Open
Description
Objective
Define, measure, and improve the reliability and fault tolerance of an example workflow based on Prefect.
Requirements
- Implement tests that quantify the reliability and fault tolerance of the example Prefect workflow
- Create a test system and associated CI capabilities
- Create simulated failures to test the testing system developed
Prerequisites
- Select and complete Prefect Tutorial #11
- Develop an example Prefect workflow based on a typical pipeline #13
Definition of Done
- The team has implemented tests that quantify the reliability and fault tolerance of the example Prefect workflow
- The team has simulated failures in the operation of the example Prefect workflow to demonstrate the usefulness of the tests
Key Decision Points
- How to measure reliability and fault tolerance?
- Appropriate resolution of measurement quantities?
- What are realistic simulations of failure?
Artifacts
- Initial definitions of reliability and fault tolerance against which to implement tests for monitoring.

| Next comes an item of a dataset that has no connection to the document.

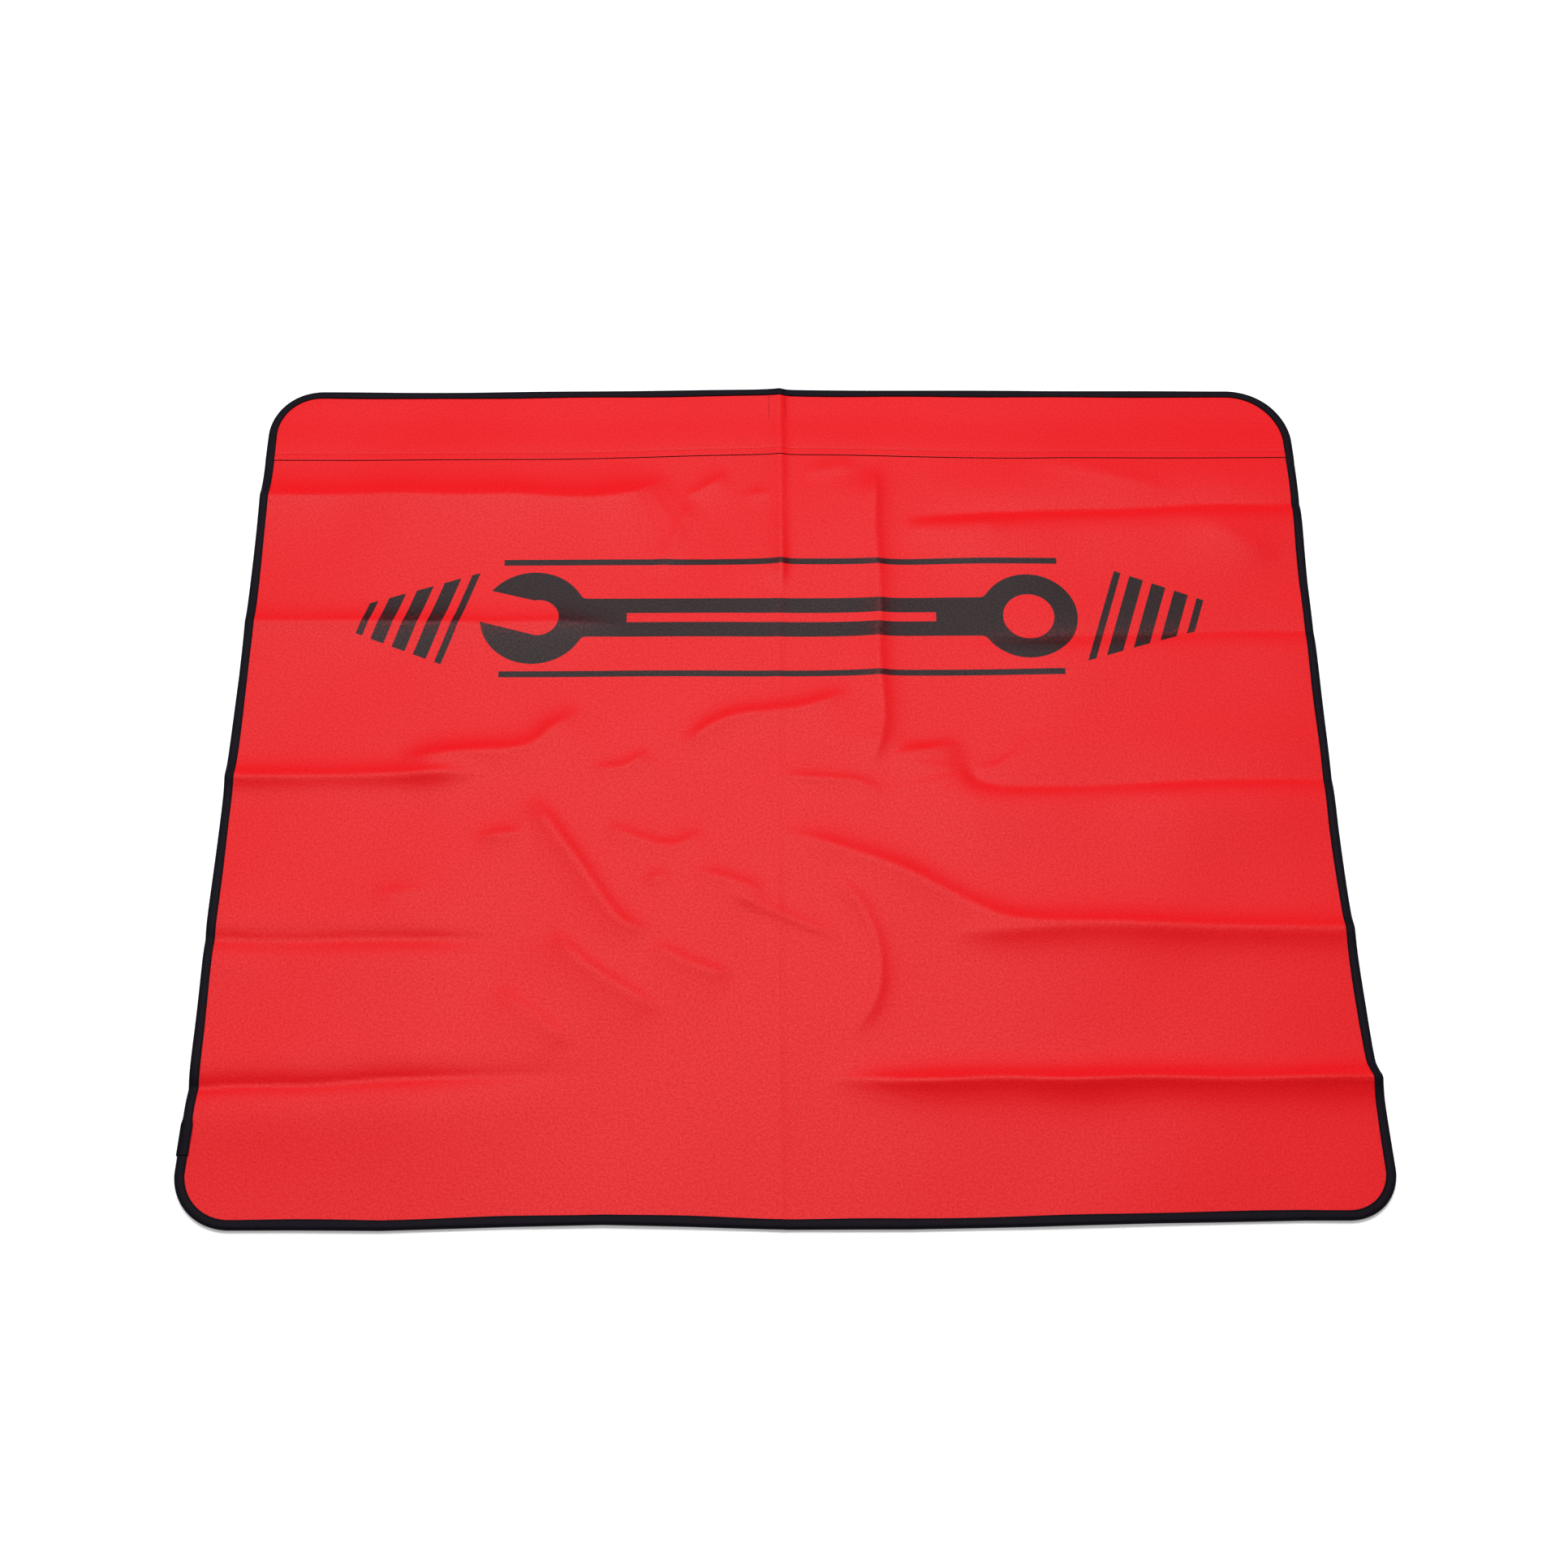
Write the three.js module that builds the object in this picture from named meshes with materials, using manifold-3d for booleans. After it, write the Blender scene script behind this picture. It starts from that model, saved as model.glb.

- Test system and associated CI capabilities
- Passing tests that function as the basis for a monitoring system of workflows based on Prefect.
Success Criteria
There are established definitions and initial measurements that quantify the reliability and fault tolerance of workflows based on Prefect.
Potential Challenges
- Commonly used monitoring signals (latency, traffic, errors, saturation, time-to-recovery) might be difficult to quantify using workflows that only mock behavior of domain applications, i.e., sleep functions on a instead of actual workloads.
- Appropriate measurement resolution still undefined without knowing the details of integration with other services (such as user interfaces, resource pools, user demand).
- Without a well understood model of real incidents that might occur in a future working system, simulated failures might provide unrealistic constraints on the development of example workflows.